The opponents admit that our Four Gospels were in general use A.D. 175. They suggest, however that they came into existence, at least in their present form, between the year 150 and that year; that is to say, by some unknown and unrecorded cause, the Christians were induced everywhere, in twenty-five years, to adopt our gospels, and also to believe that they had possessed them from the apostolic age. This is mythic and unhistorical with a vengeance.
It presents difficulties enough to be explained. The number of the copies of the gospels which were in use at the admitted date, A.D. 175, would be, at a very moderate computation, sixty thousand, amongst the Christian communities throughout the Roman Empire; and all these copies must have been received and used without any opposing voice being raised.
Standing at the year 175, we might find enough individuals living who still remembered the apostolic age: they had only to look back seventy-five years—as long as we have to the American war;—it was not six month’s ago1 that Dr. Routh, president of Magdalen College, Oxford, was speaking to me, with clear memory, of events which occurred then and before, when he was a student at that University. It is thus of importance to trace our gospels, step by step, backward through the second century, for thus we show the baselessness of the mythic, unhistoric theory. And now, as to single gospels, we can go yet farther in our notices than we can of the collected volumes.
At the close of the first century, there were living at Ephesus, besides the apostle John, two others of the immediate disciples of our Lord when on earth,—John the presbyter and Aristion.1 Now, we know from Papias, bishop of Hirapolis, what John the Presbyter stated concerning the gospels of Matthew and Mark. Of Mark he says, that he was the interpreter of Peter, and though not a hearer or follower of our Lord himself, he wrote down very carefully what Peter had narrated, so that (he adds) “he erred in nothing.” This testimony of an immediate disciple of Christ is deeply interesting. He speaks as clearly of Matthew’s gospel, mentioning that it was written in Hebrew.
The endeavour to evade the force of this evidence is made to rest on the singular theory that John the Presbyter, and Papias who records his words, did not mean our gospels of Matthew and Mark, but some other books of which we have no account whatever, which bore the same names.
Suppose we were to suggest that the history of Thucydides, which we possess, is not that which the ancients cite as such, but another book bearing the same name. What would be said of this idea?
I have already shown how Polycarp interweaves in his epistle words and sentences from the Epistles of the Apostle Paul.
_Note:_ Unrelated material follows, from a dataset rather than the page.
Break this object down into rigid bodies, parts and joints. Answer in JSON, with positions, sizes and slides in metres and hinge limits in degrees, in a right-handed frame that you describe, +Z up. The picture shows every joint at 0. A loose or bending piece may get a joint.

We find a similar introduction of words which exist in our Gospels. He writes thus:—“The Lord said, Judge not that ye be not judged; forgive and ye shall be forgiven; be merciful that ye may obtain mercy. With what measure ye mete it shall be measured to you again. And, Blessed are the poor, and they that are persecuted for righteousness sake, for theirs is the kingdom of God.”—(cap. 2.) In another place, “The Lord said, the spirit truly is willing, but the flesh is weak.”—(cap. 7.)
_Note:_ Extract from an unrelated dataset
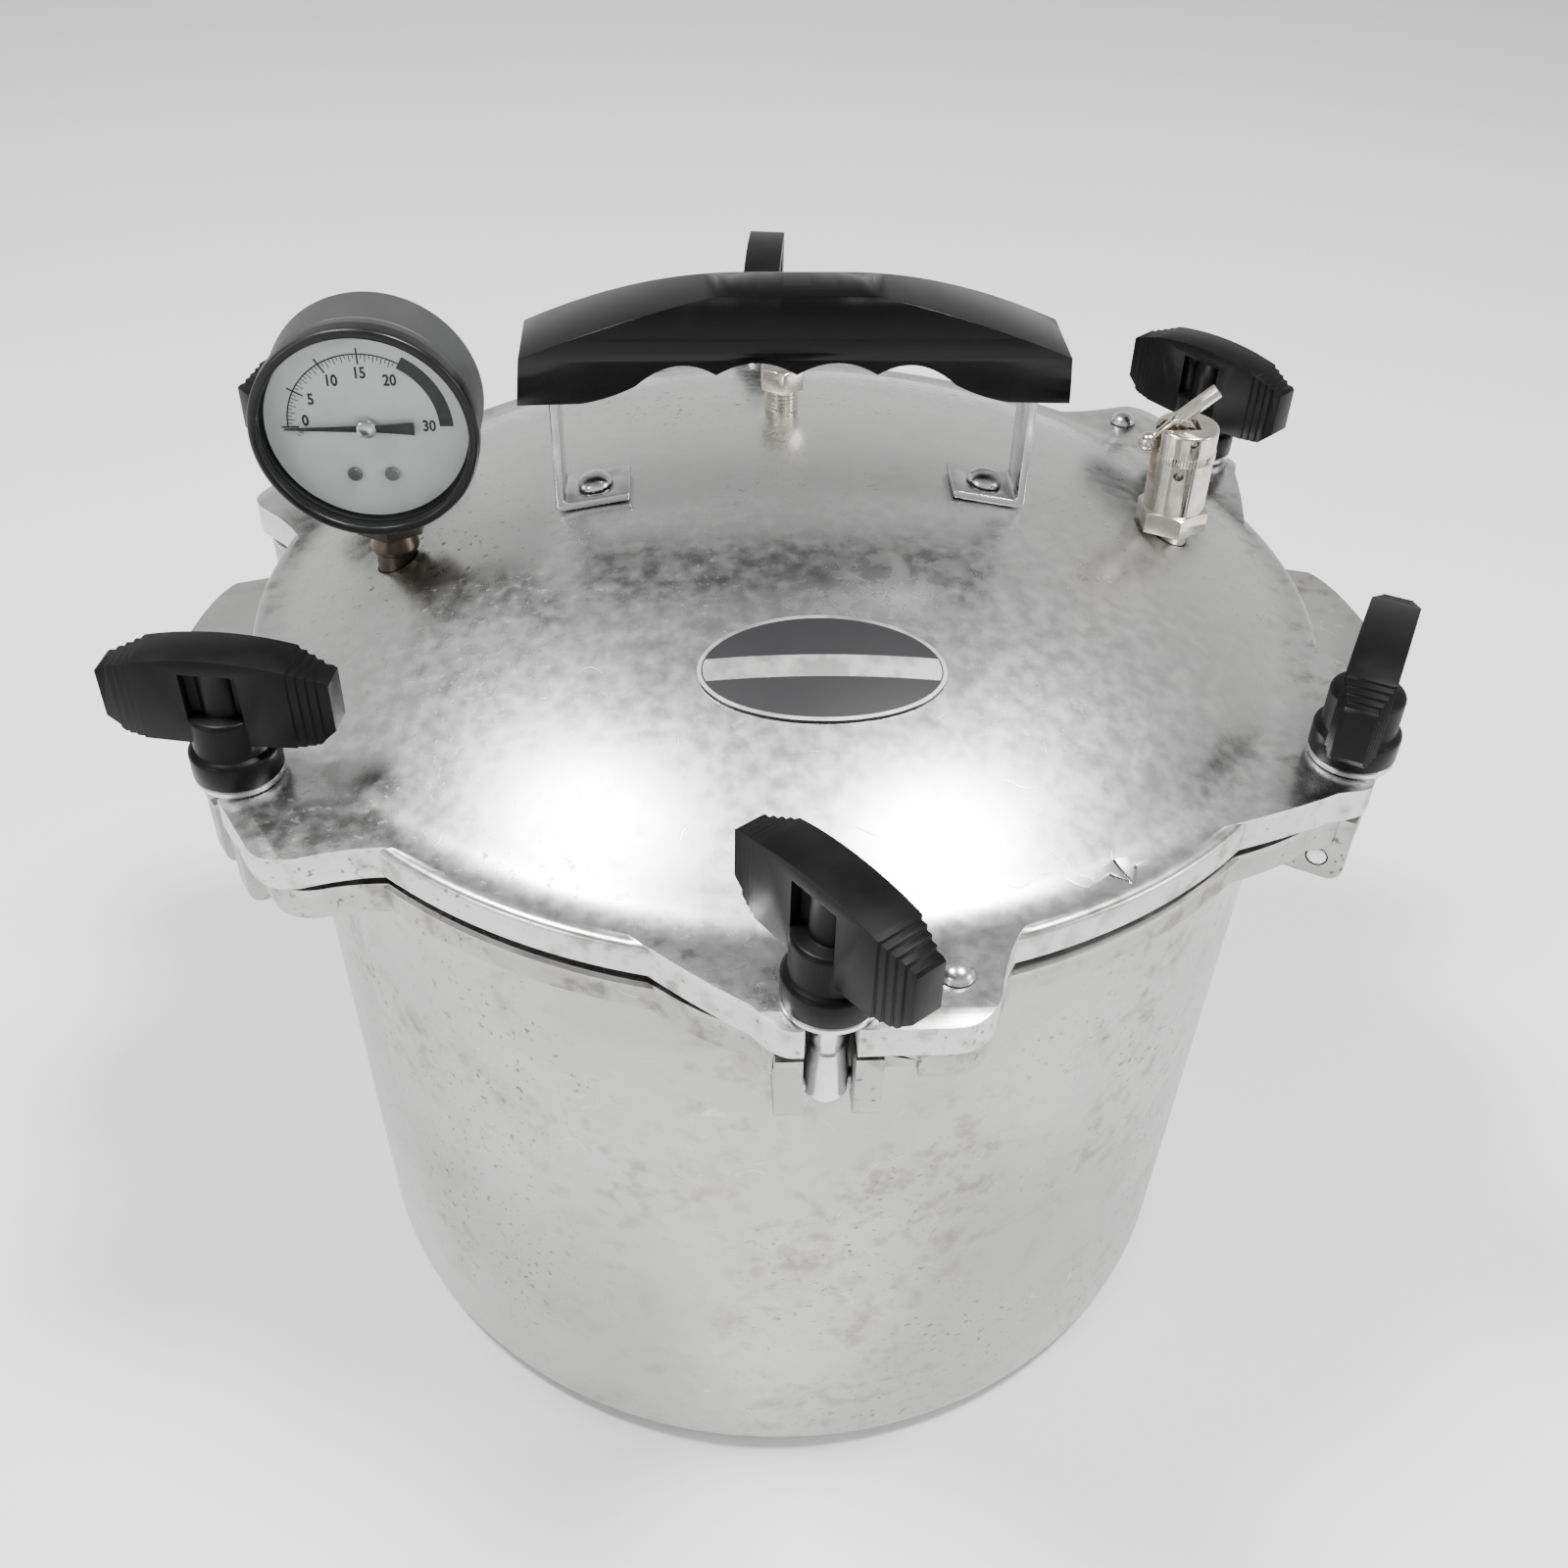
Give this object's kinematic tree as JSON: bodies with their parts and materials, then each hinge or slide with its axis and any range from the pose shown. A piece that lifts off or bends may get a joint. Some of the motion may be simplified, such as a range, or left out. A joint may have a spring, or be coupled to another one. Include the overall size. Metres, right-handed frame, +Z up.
{
  "type": "pressure canner",
  "caption": "Cast-aluminium pressure canner: deep pot, domed lid held by swing bolts with wing nuts, arched handle, dial gauge, petcock and relief plug.",
  "frame": {"origin": "centre of the pot's flat base, on the surface it stands on", "axes": "+Z up, -Y towards the front clamp and the gauge's face, +X towards the petcock and along the handle"},
  "size_m": [0.383, 0.4187, 0.355],
  "materials": {
    "cast_aluminium": "sand-cast and brushed, dulled with light staining",
    "polished_aluminium": "cast and polished, fine scratches and light staining",
    "bright_steel": "bright plated steel",
    "nickel": "nickel plate, slightly worn",
    "bakelite": "moulded black bakelite, satin with dusty wear",
    "gloss_black": "polished black bakelite",
    "gauge_black": "black stove enamel",
    "brass": "plain brass",
    "dial_white": "matt white dial paint with black markings",
    "clear_glass": "clear glass",
    "plate_black": "etched plate, black ground and bright border"
  },
  "bodies": {
    "pot": {"pot_body": "cast_aluminium", "hinge_pin_1": "bright_steel", "hinge_pin_2": "bright_steel", "hinge_pin_3": "bright_steel", "hinge_pin_4": "bright_steel", "hinge_pin_5": "bright_steel", "hinge_pin_6": "bright_steel"},
    "lid": {"lid_body": "polished_aluminium", "name_plate": "plate_black", "lid_stud_1": "bright_steel", "lid_stud_2": "bright_steel", "handle_grip": "gloss_black", "handle_bracket_left": "bright_steel", "handle_bracket_right": "bright_steel", "handle_rivet_left": "bright_steel", "handle_screw_right": "bright_steel", "gauge_socket": "brass", "gauge_case": "gauge_black", "gauge_bezel": "gauge_black", "gauge_lens": "clear_glass", "gauge_dial": "dial_white", "dial_screw_left": "bright_steel", "dial_screw_right": "bright_steel", "sector_pivot": "brass", "movement_plate": "brass", "bourdon_tube": "brass", "petcock_body": "nickel", "petcock_pin": "bright_steel", "relief_body": "nickel", "relief_spring": "bright_steel"},
    "pointer": {"gauge_pointer": "gauge_black", "pointer_arbor": "brass"},
    "sector": {"sector_gear": "brass"},
    "lever": {"petcock_lever": "nickel"},
    "relief_ball": {"relief_ball": "bright_steel"},
    "rack": {"canning_rack": "cast_aluminium"},
    "bolt_1": {"swing_bolt_1": "bright_steel"},
    "washer_1": {"clamp_washer_1": "bright_steel"},
    "insert_1": {"nut_insert_1": "brass"},
    "nut_1": {"wing_nut_1": "bakelite"},
    "bolt_2": {"swing_bolt_2": "bright_steel"},
    "washer_2": {"clamp_washer_2": "bright_steel"},
    "insert_2": {"nut_insert_2": "brass"},
    "nut_2": {"wing_nut_2": "bakelite"},
    "bolt_3": {"swing_bolt_3": "bright_steel"},
    "washer_3": {"clamp_washer_3": "bright_steel"},
    "insert_3": {"nut_insert_3": "brass"},
    "nut_3": {"wing_nut_3": "bakelite"},
    "bolt_4": {"swing_bolt_4": "bright_steel"},
    "washer_4": {"clamp_washer_4": "bright_steel"},
    "insert_4": {"nut_insert_4": "brass"},
    "nut_4": {"wing_nut_4": "bakelite"},
    "bolt_5": {"swing_bolt_5": "bright_steel"},
    "washer_5": {"clamp_washer_5": "bright_steel"},
    "insert_5": {"nut_insert_5": "brass"},
    "nut_5": {"wing_nut_5": "bakelite"},
    "bolt_6": {"swing_bolt_6": "bright_steel"},
    "washer_6": {"clamp_washer_6": "bright_steel"},
    "insert_6": {"nut_insert_6": "brass"},
    "nut_6": {"wing_nut_6": "bakelite"}
  },
  "joints": [
    {"name": "lid_lift", "type": "slide", "parent": "pot", "child": "lid", "axis": [0, 0, 1], "range_m": [0, 0.014]},
    {"name": "sector_turn", "type": "hinge", "parent": "lid", "child": "sector", "pos_m": [-0.1205, -0.031, 0.30249], "axis": [0, 1, 0], "range_deg": [-45, 0], "stiffness_Nm_per_rad": 0.002, "springref_deg": 5.73},
    {"name": "pointer_turn", "type": "hinge", "parent": "lid", "child": "pointer", "pos_m": [-0.1205, -0.031, 0.32249], "axis": [0, 1, 0], "range_deg": [0, 180]},
    {"name": "petcock_flip", "type": "hinge", "parent": "lid", "child": "lever", "pos_m": [0.121, 0.002, 0.3062], "axis": [0, -1, 0], "range_deg": [-38, 48]},
    {"name": "relief_lift", "type": "slide", "parent": "lid", "child": "relief_ball", "axis": [0, 0, 1], "range_m": [0, 0.0015], "stiffness_N_per_m": 20, "springref_m": -0.01, "deforming": ["relief_spring"]},
    {"name": "rack_lift", "type": "slide", "parent": "pot", "child": "rack", "axis": [0, 0, 1], "range_m": [0, 0.19]},
    {"name": "bolt_swing_1", "type": "hinge", "parent": "pot", "child": "bolt_1", "pos_m": [0, -0.1792, 0.2235], "axis": [1, 0, 0], "range_deg": [0, 150]},
    {"name": "washer_lift_1", "type": "slide", "parent": "bolt_1", "child": "washer_1", "axis": [0, 0, 1], "range_m": [0, 0.014]},
    {"name": "nut_rise_1", "type": "slide", "parent": "washer_1", "child": "insert_1", "axis": [0, 0, 1], "range_m": [0, 0.008]},
    {"name": "nut_turn_1", "type": "hinge", "parent": "insert_1", "child": "nut_1", "pos_m": [0, -0.1792, 0.2548], "axis": [0, 0, 1], "range_deg": [0, 1440]},
    {"name": "bolt_swing_2", "type": "hinge", "parent": "pot", "child": "bolt_2", "pos_m": [0.15519, -0.0896, 0.2235], "axis": [0.5, 0.866, 0], "range_deg": [0, 150]},
    {"name": "washer_lift_2", "type": "slide", "parent": "bolt_2", "child": "washer_2", "axis": [0, 0, 1], "range_m": [0, 0.014]},
    {"name": "nut_rise_2", "type": "slide", "parent": "washer_2", "child": "insert_2", "axis": [0, 0, 1], "range_m": [0, 0.008]},
    {"name": "nut_turn_2", "type": "hinge", "parent": "insert_2", "child": "nut_2", "pos_m": [0.15519, -0.0896, 0.2548], "axis": [0, 0, 1], "range_deg": [0, 1440]},
    {"name": "bolt_swing_3", "type": "hinge", "parent": "pot", "child": "bolt_3", "pos_m": [0.15519, 0.0896, 0.2235], "axis": [-0.5, 0.866, 0], "range_deg": [0, 150]},
    {"name": "washer_lift_3", "type": "slide", "parent": "bolt_3", "child": "washer_3", "axis": [0, 0, 1], "range_m": [0, 0.014]},
    {"name": "nut_rise_3", "type": "slide", "parent": "washer_3", "child": "insert_3", "axis": [0, 0, 1], "range_m": [0, 0.008]},
    {"name": "nut_turn_3", "type": "hinge", "parent": "insert_3", "child": "nut_3", "pos_m": [0.15519, 0.0896, 0.2548], "axis": [0, 0, 1], "range_deg": [0, 1440]},
    {"name": "bolt_swing_4", "type": "hinge", "parent": "pot", "child": "bolt_4", "pos_m": [0, 0.1792, 0.2235], "axis": [-1, 0, 0], "range_deg": [0, 150]},
    {"name": "washer_lift_4", "type": "slide", "parent": "bolt_4", "child": "washer_4", "axis": [0, 0, 1], "range_m": [0, 0.014]},
    {"name": "nut_rise_4", "type": "slide", "parent": "washer_4", "child": "insert_4", "axis": [0, 0, 1], "range_m": [0, 0.008]},
    {"name": "nut_turn_4", "type": "hinge", "parent": "insert_4", "child": "nut_4", "pos_m": [0, 0.1792, 0.2548], "axis": [0, 0, 1], "range_deg": [0, 1440]},
    {"name": "bolt_swing_5", "type": "hinge", "parent": "pot", "child": "bolt_5", "pos_m": [-0.15519, 0.0896, 0.2235], "axis": [-0.5, -0.866, 0], "range_deg": [0, 150]},
    {"name": "washer_lift_5", "type": "slide", "parent": "bolt_5", "child": "washer_5", "axis": [0, 0, 1], "range_m": [0, 0.014]},
    {"name": "nut_rise_5", "type": "slide", "parent": "washer_5", "child": "insert_5", "axis": [0, 0, 1], "range_m": [0, 0.008]},
    {"name": "nut_turn_5", "type": "hinge", "parent": "insert_5", "child": "nut_5", "pos_m": [-0.15519, 0.0896, 0.2548], "axis": [0, 0, 1], "range_deg": [0, 1440]},
    {"name": "bolt_swing_6", "type": "hinge", "parent": "pot", "child": "bolt_6", "pos_m": [-0.15519, -0.0896, 0.2235], "axis": [0.5, -0.866, 0], "range_deg": [0, 150]},
    {"name": "washer_lift_6", "type": "slide", "parent": "bolt_6", "child": "washer_6", "axis": [0, 0, 1], "range_m": [0, 0.014]},
    {"name": "nut_rise_6", "type": "slide", "parent": "washer_6", "child": "insert_6", "axis": [0, 0, 1], "range_m": [0, 0.008]},
    {"name": "nut_turn_6", "type": "hinge", "parent": "insert_6", "child": "nut_6", "pos_m": [-0.15519, -0.0896, 0.2548], "axis": [0, 0, 1], "range_deg": [0, 1440]}
  ],
  "couplings": [
    {"joint": "pointer_turn", "follows": "sector_turn", "ratio": -4},
    {"joint": "washer_lift_1", "follows": "lid_lift", "ratio": 1},
    {"joint": "nut_turn_1", "follows": "nut_rise_1", "rad_per_m": 3141.6},
    {"joint": "washer_lift_2", "follows": "lid_lift", "ratio": 1},
    {"joint": "nut_turn_2", "follows": "nut_rise_2", "rad_per_m": 3141.6},
    {"joint": "washer_lift_3", "follows": "lid_lift", "ratio": 1},
    {"joint": "nut_turn_3", "follows": "nut_rise_3", "rad_per_m": 3141.6},
    {"joint": "washer_lift_4", "follows": "lid_lift", "ratio": 1},
    {"joint": "nut_turn_4", "follows": "nut_rise_4", "rad_per_m": 3141.6},
    {"joint": "washer_lift_5", "follows": "lid_lift", "ratio": 1},
    {"joint": "nut_turn_5", "follows": "nut_rise_5", "rad_per_m": 3141.6},
    {"joint": "washer_lift_6", "follows": "lid_lift", "ratio": 1},
    {"joint": "nut_turn_6", "follows": "nut_rise_6", "rad_per_m": 3141.6}
  ]
}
Clement of Rome, also, in his epistle has this statement:—“The Lord said, Be merciful that ye may obtain mercy; forgive that ye may be forgiven; as ye do so shall it be done to you; as ye give so shall it be given to you; as ye judge so shall ye be judged; . . . with what measure ye mete, therewith shall it be measured to to you.”—(cap. 13.)
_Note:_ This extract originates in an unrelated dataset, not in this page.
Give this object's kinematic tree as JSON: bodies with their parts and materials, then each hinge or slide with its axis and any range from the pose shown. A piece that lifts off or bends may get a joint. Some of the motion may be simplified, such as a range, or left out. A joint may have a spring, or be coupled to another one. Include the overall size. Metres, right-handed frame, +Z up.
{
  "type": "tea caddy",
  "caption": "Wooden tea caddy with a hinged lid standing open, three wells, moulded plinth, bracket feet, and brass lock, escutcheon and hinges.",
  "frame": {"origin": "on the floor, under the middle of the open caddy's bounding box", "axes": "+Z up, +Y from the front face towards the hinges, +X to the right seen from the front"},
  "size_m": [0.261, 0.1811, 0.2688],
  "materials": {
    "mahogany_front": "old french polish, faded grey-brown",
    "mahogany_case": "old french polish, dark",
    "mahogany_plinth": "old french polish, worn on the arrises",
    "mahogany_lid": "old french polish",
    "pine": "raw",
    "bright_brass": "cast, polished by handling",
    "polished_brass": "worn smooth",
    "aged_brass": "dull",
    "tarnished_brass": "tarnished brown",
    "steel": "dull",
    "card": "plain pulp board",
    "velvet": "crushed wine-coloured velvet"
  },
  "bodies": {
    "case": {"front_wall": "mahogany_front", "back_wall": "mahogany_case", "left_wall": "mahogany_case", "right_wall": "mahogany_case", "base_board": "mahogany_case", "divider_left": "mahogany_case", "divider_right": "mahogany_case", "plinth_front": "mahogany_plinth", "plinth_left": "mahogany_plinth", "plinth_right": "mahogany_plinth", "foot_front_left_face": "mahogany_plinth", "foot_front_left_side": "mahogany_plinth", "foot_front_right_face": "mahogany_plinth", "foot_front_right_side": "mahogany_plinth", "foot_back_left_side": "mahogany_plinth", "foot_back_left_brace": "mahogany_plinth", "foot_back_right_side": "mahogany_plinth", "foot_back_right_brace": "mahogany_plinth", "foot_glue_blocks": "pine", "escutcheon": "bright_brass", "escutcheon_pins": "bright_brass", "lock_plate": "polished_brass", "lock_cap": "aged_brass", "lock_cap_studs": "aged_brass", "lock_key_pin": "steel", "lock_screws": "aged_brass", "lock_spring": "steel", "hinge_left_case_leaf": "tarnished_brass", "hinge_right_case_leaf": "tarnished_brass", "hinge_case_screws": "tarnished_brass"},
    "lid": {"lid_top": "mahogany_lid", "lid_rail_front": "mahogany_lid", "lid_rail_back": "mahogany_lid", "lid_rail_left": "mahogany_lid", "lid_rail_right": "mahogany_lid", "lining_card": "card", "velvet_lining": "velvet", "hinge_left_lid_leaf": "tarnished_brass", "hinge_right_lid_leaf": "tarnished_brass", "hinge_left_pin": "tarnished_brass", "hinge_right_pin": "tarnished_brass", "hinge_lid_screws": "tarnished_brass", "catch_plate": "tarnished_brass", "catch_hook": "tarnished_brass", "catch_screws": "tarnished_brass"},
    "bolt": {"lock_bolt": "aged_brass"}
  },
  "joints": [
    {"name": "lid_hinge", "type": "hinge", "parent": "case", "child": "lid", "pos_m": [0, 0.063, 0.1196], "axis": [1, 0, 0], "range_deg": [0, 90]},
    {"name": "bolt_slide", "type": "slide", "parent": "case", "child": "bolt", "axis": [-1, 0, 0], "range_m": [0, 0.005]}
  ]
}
These sentences, especially those of Polycarp, appear like references, more or less exact, to the Gospels of Matthew and Luke: the only reason for doubting is that these writers might have some oral knowledge of this teaching of our Lord—they refer, however, to what he said, as if those to whom they wrote knew of these things likewise.
Paul, in this first Epistle to Timothy, speaks thus:—“The Scripture saith, Thou shalt not muzzle the ox that treadeth out the corn;” and, “The labourer is worthy of his reward.” This latter sentence is found only in Luke 10:7; it appears to be linked by the apostle with the citation from the law under the common term of Scripture. There is, I believe, in the New Testament, no instance of two sentences, joined by the copulative, being introduced with such a phrase as “the Scripture saith,” when the latter is merely an addition. I have no doubt myself that Paul gives us the earliest testimony, and that of authoritative kind, to the Gospel of Luke his companion.
Besides the evidence of writers who belonged to the Church, we may (as Irenæus himself did) appeal to the Gnostic sects, who made more or less use of our gospels. Thus Marcion’s gospel was a truncated copy of Luke’s, from which he extruded what struck him as inconsistent with his notion that our Lord possessed no real humanity; he left, however, unamputated quite enough to refute his strange ideas. Indeed, while the different bodies separated from the church showed they were acquainted, in the second century, with all our Four Gospels, it is pointed out by Irenæus that each gospel, separately, was upheld by some one particular party—a plain proof of their existence before these bodies quitted the communion of the church.
Celsus, the heathen philosopher, who wrote at some length against the Christians and their religion, is an important witness to the early existence and use of our gospels.
Thus, then, we have distinct historic grounds for holding fast the epistles which bear Paul’s name as being his genuine works, and for ascribing the Four Gospels to the authors whose names they bear, that is, to use the words of Justin Martyr to the “apostles and their companions.”
I have not rested on other evidence, such as that of undesigned coincidence by which Paley demonstrates so satisfactorily that the epistle of Paul and the book of Acts are able, genuine works—that they could not, in fact, be forgeries; this evidence is of a kind extremely cogent.